The anticipated wages and benefit costs for substitutes for 2013-14 is $842,250. Like the aides and paraeducators, if outsourced to STS, the cost to the District is 22.5% of actual wages and vendor pays all ‘benefits’ out of the 22.5% and is a three-year agreement. The increased cost to the District is Year One of $76,500, Year Two of $60,112 and Year Three of $44,275. It is my understanding that the District will not see a savings until Year Six if the substitute teachers are outsourced! By outsourcing, the District loses money for 5 years before recognizing savings … and this is viewed as a solution?
To be very clear, should outsourcing occur, there is no guarantee that the aides and paraeducators will still have jobs in our school district. How do I know this absolutely … I asked that specific question at the Finance Meeting and was told by Sue Tiede that the District would ‘encourage’ STS to keep our employees. I asked if the District’s agreement with STS could mandate that the outsourcing company hire our employees and the answer was NO. I don’t view encouraging a vendor to hire our employees as any guarantee to the 175 aides, paraeducators and substitute teachers.
When I asked the Board if STS would compensate the TE employees at their current pay level, the answer from Art McDonnell was no, he indicated that their pay would be lower if outsourcing occurs. However, by the end of the outsourcing discussion, that response shifted with Dan Waters stating that the outsourced employees would actually be paid more if they were outsourced. The rationale behind this claim – when outsourced, the paraprofessionals will not be making the 7.5% PSERS contribution so therefore the employee makes more money. What? This is not more money as the contribution was the employee’s money in the first place.

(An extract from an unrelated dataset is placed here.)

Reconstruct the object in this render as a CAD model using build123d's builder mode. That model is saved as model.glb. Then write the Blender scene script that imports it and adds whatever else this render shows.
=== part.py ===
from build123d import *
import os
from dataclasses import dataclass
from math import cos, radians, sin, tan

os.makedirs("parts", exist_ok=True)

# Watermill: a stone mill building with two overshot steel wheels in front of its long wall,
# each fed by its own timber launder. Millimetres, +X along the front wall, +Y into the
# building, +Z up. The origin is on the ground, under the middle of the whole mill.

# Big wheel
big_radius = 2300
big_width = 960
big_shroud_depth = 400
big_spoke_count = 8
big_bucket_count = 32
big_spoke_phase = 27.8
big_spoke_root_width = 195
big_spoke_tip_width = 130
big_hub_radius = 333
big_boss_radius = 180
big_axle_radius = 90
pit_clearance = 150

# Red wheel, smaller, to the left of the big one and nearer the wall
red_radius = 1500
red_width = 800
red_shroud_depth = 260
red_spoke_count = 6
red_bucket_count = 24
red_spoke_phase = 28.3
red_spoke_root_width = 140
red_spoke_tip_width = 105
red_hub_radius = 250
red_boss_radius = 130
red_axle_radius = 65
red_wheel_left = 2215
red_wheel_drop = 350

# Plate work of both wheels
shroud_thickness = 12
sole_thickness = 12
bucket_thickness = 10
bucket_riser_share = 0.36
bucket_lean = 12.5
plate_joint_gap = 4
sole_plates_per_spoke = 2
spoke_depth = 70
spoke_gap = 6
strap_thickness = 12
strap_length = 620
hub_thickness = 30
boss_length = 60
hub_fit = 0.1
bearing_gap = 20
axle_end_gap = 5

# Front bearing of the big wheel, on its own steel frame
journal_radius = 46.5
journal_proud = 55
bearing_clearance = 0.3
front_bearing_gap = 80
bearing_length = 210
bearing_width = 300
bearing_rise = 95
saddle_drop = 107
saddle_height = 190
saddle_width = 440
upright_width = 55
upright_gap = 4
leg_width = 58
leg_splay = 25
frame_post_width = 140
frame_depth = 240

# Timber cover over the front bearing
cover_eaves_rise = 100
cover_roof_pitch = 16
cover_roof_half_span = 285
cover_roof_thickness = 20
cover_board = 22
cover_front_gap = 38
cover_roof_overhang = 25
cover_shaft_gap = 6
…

I’m asking the question again, ‘Where’s the fairness”? Three months ago, the School Board approved raises for the highest paid employees — the administrators. Now the Board is contemplating outsourcing the employees with the least amount of power, making the least amount of money. If you recall, the administrator raises were buried in a consent agenda; and we came very close to see a repeat performance with the outsourcing. The game plan at the Finance Committee meeting was to add outsourcing on the School Board meeting consent agenda. However, thanks to Board member Anne Crowley speaking out, outsourcing will be a priority discussion, which allows for public comment prior to the Board vote. How does the District balance raises to administrators against the outsourcing of aides … interesting interpretation of ‘shared sacrifice.’
In closing, I am including excerpts from some of the emails in the last few days in regards to the District’s proposed outsourcing:
From a District aide …
“These individuals have direct contact with our children on a daily basis. They are our greeters in the lobby, the aides who work one on one with special kids in the classrooms, they monitor lunch periods and recess, they work in the library and in the office , they assist teachers in the classroom, accompany our children on field trips and the do so much more. Many live in our community, have children in the school system. They are our neighbors and friends.

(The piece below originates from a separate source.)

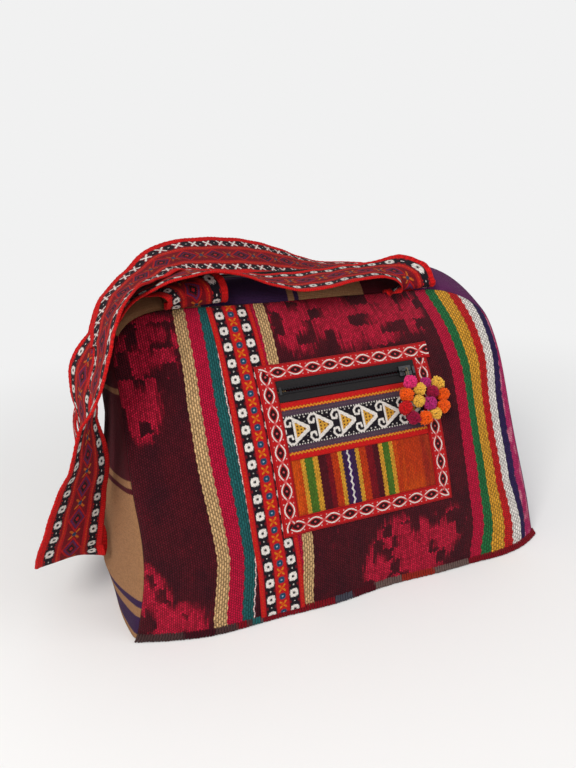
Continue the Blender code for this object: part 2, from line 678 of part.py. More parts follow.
def make_stop(name, matrix, x, thickness=0.0012):
    """The clamp that ends the teeth, across both tapes."""
    low = TAPE_THICKNESS / 2 + 0.0002
    vertices, faces = box_parts((x - 0.0012, -0.0034, low), (x + 0.0012, 0.0034, low + thickness))
    place(add_solid(name, vertices, faces, METAL, 0.4, 1.0, smooth=False), matrix)


def frame_matrix(origin, along, out):
    along = Vector(along).normalized()
    out = Vector(out).normalized()
    across = out.cross(along).normalized()
    out = along.cross(across)
    matrix = Matrix((along, across, out)).transposed().to_4x4()
    matrix.translation = Vector(origin)
    return matrix


def make_pocket_zip():
    foot, _, zip_foot, head = window_spans()
    middle = (zip_foot + head) / 2
    height = np.array(POCKET_FLOOR + TRIM_THICKNESS / 2)
    origin = on_front(np.array(0.0), np.array(middle), height)
    normal = front_normal(np.array(0.0), np.array(middle))
    matrix = frame_matrix(origin, (1.0, 0.0, 0.0), normal)
    start = POCKET_LEFT + TRIM_WIDTH + GAP
    end = POCKET_RIGHT - TRIM_WIDTH - GAP
    half = POCKET_ZIP_WIDTH / 2 - GAP
    make_tape("pocket_zip_tape_upper", matrix, start, end, 1.0, half)
    make_tape("pocket_zip_tape_lower", matrix, start, end, -1.0, half)
    make_teeth("pocket_zip_teeth_upper", matrix, start + 0.004, end - 0.004, 1.0, POCKET_TOOTH_PITCH)
    make_teeth("pocket_zip_teeth_lower", matrix, start + 0.004, end - 0.004, -1.0, POCKET_TOOTH_PITCH)
    make_stop("pocket_zip_stop_open_end", matrix, start + 0.0022)
    make_stop("pocket_zip_stop_closed_end", matrix, end - 0.0022)
    slider_matrix = matrix @ Matrix.Translation((POCKET_SLIDER_X, 0.0, 0.0))
    make_slider("pocket_zip_slider", slider_matrix)
    return slider_matrix


def make_ball(name, matrix, centre, radius, colour, parent):
    """A cut yarn ball: rings of points with every other one pulled out a little."""
    rings, sectors = 6, 10
    vertices = [Vector((0.0, 0.0, -radius))]
    for ring in range(1, rings):
        tilt = math.pi * ring / rings
        for sector in range(sectors):
            angle = 2.0 * math.pi * (sector + 0.5 * (ring % 2)) / sectors
            size = radius * (1.0 if (sector + ring) % 2 else 0.92)
            vertices.append(Vector((size * math.sin(tilt) * math.cos(angle), size * math.sin(tilt) * math.sin(angle),
                                    -size * math.cos(tilt))))
    vertices.append(Vector((0.0, 0.0, radius)))
    last = len(vertices) - 1
    faces = []
    for sector in range(sectors):
        after = (sector + 1) % sectors
        faces.append((0, 1 + after, 1 + sector))
        for ring in range(rings - 2):
            here = 1 + ring * sectors
            faces.append((here + sector, here + after, here + sectors + after, here + sectors + sector))
        here = 1 + (rings - 2) * sectors
        faces.append((here + sector, here + after, last))
    ball = add_solid(name, vertices, faces, BALL_COLOURS[colour], roughness=1.0)
    place(ball, matrix @ Matrix.Translation(Vector(centre)), parent)


def make_pompoms(slider_matrix):
    """A garland of yarn balls on a cord that is looped round the slider's bridge."""
    pivot = slider_matrix @ Matrix.Translation((0.0, 0.0, BRIDGE_HEIGHT))
    hinge = bpy.data.objects.new("pompom_hinge", None)
    bpy.context.scene.collection.objects.link(hinge)
    hinge.matrix_world = pivot
    bpy.context.view_layer.update()
    for index, (across, down, out, radius, colour) in enumerate(POMPOMS):
        make_ball("pompom_%02d" % (index + 1), slider_matrix, (across, down, out), radius, colour, hinge)
    route = [Vector((0.0, CORD_BEND * math.cos(angle), -CORD_BEND * math.sin(angle)))
             for angle in np.linspace(-math.pi, 0.0, 9)]
    route = [Vector((0.0, point.z, point.y)) for point in route]
    route = [Vector((0.0, -CORD_LEG, route[0].z))] + route + [Vector((0.0, -CORD_LEG, route[-1].z))]
    vertices = []
    sides = 6
    for index, centre in enumerate(route):
        along = (route[min(index + 1, len(route) - 1)] - route[max(index - 1, 0)]).normalized()
        level = Vector((1.0, 0.0, 0.0))
        up = level.cross(along)
        for side in range(sides):
            turn = 2.0 * math.pi * side / sides
            vertices.append(centre + (level * math.cos(turn) + up * math.sin(turn)) * CORD_RADIUS)
    faces = [tuple(range(sides)), tuple((len(route) - 1) * sides + side for side in reversed(range(sides)))]
    for index in range(len(route) - 1):
        for side in range(sides):
            here = index * sides
            after = (side + 1) % sides
            faces.append((here + side, here + after, here + sides + after, here + sides + side))
    cord = add_solid("pompom_cord", vertices, faces, GOLD, roughness=0.95)
    place(cord, pivot, hinge)


def make_main_zip():
    edge_share = 0.5 - MAIN_ZIP_WIDTH / 2 / top_depth()
    middle = top_point(np.array([0.0]), np.array([0.5]))[0]
    middle[2] = top_point(np.array([0.0]), np.array([edge_share]))[0][2] - CLOTH / 2
    matrix = frame_matrix(middle, (1.0, 0.0, -TOP_SLOPE), (TOP_SLOPE, 0.0, 1.0))
    reach = HALF_LENGTH_TOP - 0.001
    half = MAIN_ZIP_WIDTH / 2 - 2.0 * GAP
    make_tape("main_zip_tape_front", matrix, -reach, reach, -1.0, half)
    make_tape("main_zip_tape_back", matrix, -reach, reach, 1.0, half)
    make_teeth("main_zip_teeth_front", matrix, -reach + 0.005, reach - 0.005, -1.0, MAIN_TOOTH_PITCH)
    make_teeth("main_zip_teeth_back", matrix, -reach + 0.005, reach - 0.005, 1.0, MAIN_TOOTH_PITCH)
    make_stop("main_zip_stop_open_end", matrix, -reach + 0.003)
    make_stop("main_zip_stop_closed_end", matrix, reach - 0.003)
    slider_matrix = matrix @ Matrix.Translation((MAIN_SLIDER_X, 0.0, 0.0))
    make_slider("main_zip_slider", slider_matrix)
    make_pull("main_zip_pull", slider_matrix)


def make_pull(name, slider_matrix):
    """A tapered tab whose end bar lies under the slider's bridge, with a hole at its free end."""
    pivot = slider_matrix @ Matrix.Translation((0.0, 0.0, PULL_PIVOT))
    half = PULL_THICKNESS / 2
    bar = 0.0006
    outer = [(-bar, -PULL_WIDTH / 2), (PULL_LENGTH - 0.003, -PULL_WIDTH / 2 + 0.0006)]
    nose = [(PULL_LENGTH - 0.003 + 0.0030 * math.sin(math.pi * step / 8),
             -(PULL_WIDTH / 2 - 0.0006) * math.cos(math.pi * step / 8)) for step in range(1, 8)]
    outer += nose + [(PULL_LENGTH - 0.003, PULL_WIDTH / 2 - 0.0006), (-bar, PULL_WIDTH / 2)]
    vertices, faces = extrude_outline(outer, -half, half, 2)
    pull = place(add_solid(name, vertices, faces, METAL, 0.35, 1.0, smooth=False), pivot)
    slot, slot_faces = box_parts((bar, -0.0018, -0.003), (0.0075, 0.0018, 0.003))
    hole = [(PULL_LENGTH - 0.0042 + 0.0013 * math.cos(math.pi * step / 4),
             0.0013 * math.sin(math.pi * step / 4)) for step in range(8)]
    eye, eye_faces = extrude_outline(hole, -0.003, 0.003, 2)
    for cutter_name, shape, shape_faces in (("slot", slot, slot_faces), ("eye", eye, eye_faces)):
        cutter = add_solid(name + "_" + cutter_name + "_shape", shape, shape_faces, METAL, smooth=False)
        place(cutter, pivot)
        cutter.hide_render = True
        cutter.display_type = 'WIRE'
        cut = pull.modifiers.new(cutter_name, 'BOOLEAN')
        cut.operation = 'DIFFERENCE'
        cut.object = cutter


# Handles

def smooth_route(rows, count):
    """Points at even steps along a smooth curve through the given rows."""
    rows = np.asarray(rows, float)
    chord = np.concatenate([[0.0], np.cumsum(np.linalg.norm(np.diff(rows[:, :3], axis=0), axis=1) ** 0.5)])
    padded = np.vstack([2 * rows[0] - rows[1], rows, 2 * rows[-1] - rows[-2]])
    times = np.concatenate([[-chord[1]], chord, [2 * chord[-1] - chord[-2]]])
    fine = []
    for part in range(1, len(padded) - 2):
        before, start, end, after = padded[part - 1:part + 3]
        time_before, time_start, time_end, time_after = times[part - 1:part + 3]
        span = time_end - time_start
        leave = (end - before) / (time_end - time_before) * span
        arrive = (after - start) / (time_after - time_start) * span
        for share in np.linspace(0.0, 1.0, 24, endpoint=False):
            cube = share ** 3
            square = share ** 2
            fine.append((2 * cube - 3 * square + 1) * start + (cube - 2 * square + share) * leave
                        + (3 * square - 2 * cube) * end + (cube - square) * arrive)
    fine.append(padded[-2])
    fine = np.array(fine)
    length = np.concatenate([[0.0], np.cumsum(np.linalg.norm(np.diff(fine[:, :3], axis=0), axis=1))])
    even = np.linspace(0.0, length[-1], count)
    return np.stack([np.interp(even, length, fine[:, column]) for column in range(rows.shape[1])], axis=1)


def band_frames(route, count):
    even = smooth_route(route, count)
    centre = even[:, :3]
    tangent = unit(np.gradient(centre, axis=0))
    across = even[:, 3:]
    across = unit(across - tangent * np.sum(across * tangent, axis=1, keepdims=True))
    return centre, tangent, across


def make_handle(name, route, colour):
    centre, tangent, across = band_frames(route, HANDLE_STATIONS)
    normal = np.cross(across, tangent)
    half = HANDLE_WIDTH / 2
    section = [(-half, 0.5), (0.0, 0.5), (half, 0.5), (half, -0.5), (0.0, -0.5), (-half, -0.5)]
    vertices = []
    for point, side, up in zip(centre, across, normal):
        for offset, level in section:
            vertices.append(point + side * offset + up * (level * HANDLE_THICKNESS))
    sides = len(section)
    faces = [tuple(range(sides)), tuple((HANDLE_STATIONS - 1) * sides + side for side in reversed(range(sides)))]
    for station in range(HANDLE_STATIONS - 1):
        for side in range(sides):
            here = station * sides
            after = (side + 1) % sides
            faces.append((here + side, here + after, here + sides + after, here + sides + side))
    add_solid(name, vertices, faces, colour)


def on_gusset(height, share, lift, sense, tilt):
    """A row of a handle's route over the -X gusset; tilt leans its far edge outwards."""
    s = np.array([height])
    rise = np.clip((s - (PANEL_HEIGHT - SHOULDER_RADIUS)) / SHOULDER_RADIUS, 0.0, 1.0)
    angle = float(np.arcsin(rise)[0])
    outward = np.array([-math.cos(angle), 0.0, math.sin(angle)])
    x = -half_length(s)
    point = front_point(x, s)[0] * (1.0 - share) + back_point(x, s)[0] * share
    hump = max(4.0 * share * (1.0 - share), 0.0)
    reach = float(gusset_bulge(s / PANEL_HEIGHT)[0]) * hump + lift
    return (*(point + reach * outward), *(np.array([0.0, sense, 0.0]) + tilt * outward))


def flat_turn(steps=5):
    """Half a circle in the plane of the band, from its way down to its way up."""
    x, y, z, radius = HANDLE_TURN
    rows = []
    for angle in np.linspace(0.0, math.pi, steps):
        rows.append((x, y - radius * math.cos(angle), z - radius * math.sin(angle),
                     0.0, math.cos(angle), math.sin(angle)))
    return rows


def make_handles():
    top = np.array(PANEL_HEIGHT - 0.001)
    ends = {}
    for side in (1.0, -1.0):
        x = np.array(side * HANDLE_END_X)
        ends[("front", side)] = on_front(x, top, np.array(HANDLE_SEAM_LIFT))
        ends[("back", side)] = back_point(x, top) + np.array([0.0, HANDLE_SEAM_LIFT, 0.0])
    front = [(*ends[("front", 1.0)], 1.0, 0.0, 0.0)] + FRONT_HANDLE_START
    front += [on_gusset(*row) for row in FRONT_HANDLE_FALL] + flat_turn()
    front += [on_gusset(*row) for row in FRONT_HANDLE_RISE] + FRONT_HANDLE_END
    front += [(*ends[("front", -1.0)], -1.0, 0.0, 0.0)]
    back = [(*ends[("back", 1.0)], -1.0, 0.0, 0.0)] + BACK_HANDLE_START
    back += [on_gusset(*row) for row in BACK_HANDLE_RISE] + BACK_HANDLE_END
    back += [(*ends[("back", -1.0)], 1.0, 0.0, 0.0)]
    make_handle("front_handle", front, RED)
    make_handle("back_handle", back, RED)


def main():
    clear_scene()
    rim_points = make_body()
    make_base(rim_points)
    make_edge_binding("front_edge_binding", rim_points["front_panel"], CRIMSON)
    make_edge_binding("back_edge_binding", rim_points["back_panel"], CRIMSON)
    make_belt()
    make_pocket_trim()
    make_pocket_cloths()
    slider_matrix = make_pocket_zip()
    make_pompoms(slider_matrix)
    make_main_zip()
    make_handles()


main()
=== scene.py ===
"""Looks of the woven boston bag: kilim cloth, woven bands, ribbon, zips and a yarn garland.

Every cloth piece carries an attribute named cloth: millimetres across and along the cloth, and a
side (1 is the face). The materials draw their woven patterns from it.
"""
import json
import math
import random
from functools import partialmethod

import bpy
import numpy as np
from mathutils import Matrix, Vector


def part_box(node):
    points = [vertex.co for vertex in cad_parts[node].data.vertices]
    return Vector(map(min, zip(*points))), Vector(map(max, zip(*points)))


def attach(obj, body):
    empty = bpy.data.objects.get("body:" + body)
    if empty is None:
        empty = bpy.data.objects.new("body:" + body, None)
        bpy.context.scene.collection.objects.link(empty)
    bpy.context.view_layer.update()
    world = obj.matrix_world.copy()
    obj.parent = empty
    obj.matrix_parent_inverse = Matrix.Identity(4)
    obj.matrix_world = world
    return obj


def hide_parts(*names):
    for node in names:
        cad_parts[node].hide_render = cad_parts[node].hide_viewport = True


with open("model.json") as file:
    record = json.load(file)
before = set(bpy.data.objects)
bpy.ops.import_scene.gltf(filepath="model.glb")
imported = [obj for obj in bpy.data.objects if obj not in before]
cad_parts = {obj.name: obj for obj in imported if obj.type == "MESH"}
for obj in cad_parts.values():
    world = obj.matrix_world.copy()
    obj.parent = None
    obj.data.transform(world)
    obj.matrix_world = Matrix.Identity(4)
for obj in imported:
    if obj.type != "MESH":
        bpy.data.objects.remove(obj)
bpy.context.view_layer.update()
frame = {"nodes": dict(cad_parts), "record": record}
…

Personally, I worry that non-local strangers will be brought into our schools and not give the same quality of care and attention to our kids that my colleagues or I would. Our current aides have a college degrees and many master’s, they go through rigorous security screening by the district and by the school staff. Many have been working here for several years. “
From a resident …
“I challenge the School Board to spend some time really thinking about the outsourcing decision before you vote. Spend some time; really know what these people do, because those paraprofessionals have among the hardest jobs in the building. I’ve done that job; I respect the heck out of those people.”
From a TE teacher …
“This outsourcing will affect all students in various ways none of which are good. Paraprofessionals are partners to the teachers in the education process. They pick up where the teachers leave off. They are there to lend a hand when one or a few students need it, so teachers can continue teaching the other students in the classroom. I think the important message here is the fact that the role of paraprofessional in TESD is a very important one and I urge the Board to weigh the financial savings against the impact on our students. I’d like the Board to think about the students first. I think we’ve lost our way a little bit with regards to our students.”
From a parent of a special needs child …
“I completely support the paras of TE. They do this job because they love it and they love being with the children. The paras make very little money and many have teaching degrees. To me, as a parent, it makes me feel very comfortable sending my child who has special needs to school each day. I know what it would do to my child having a different face in class each day who doesn’t know what to do or how to help. Cutting costs should not come at the expense of our students. Both special needs and typically developing children benefit from having para professionals in our schools that are there every day.”
If you care about the future of 175 aides, paraeducators and substitute teachers in the Tredyffrin Easttown School District plan on attending the upcoming School Board Meeting. Whether you are a parent, a teacher, a paraprofessional, a TENIG member or a resident and oppose outsourcing, join me on Monday, May 13 at 7:30 PM at the T/E School District Administration Offices (TEAO), West Valley Business Center, 940 West Valley Road, Suite 1700, Wayne.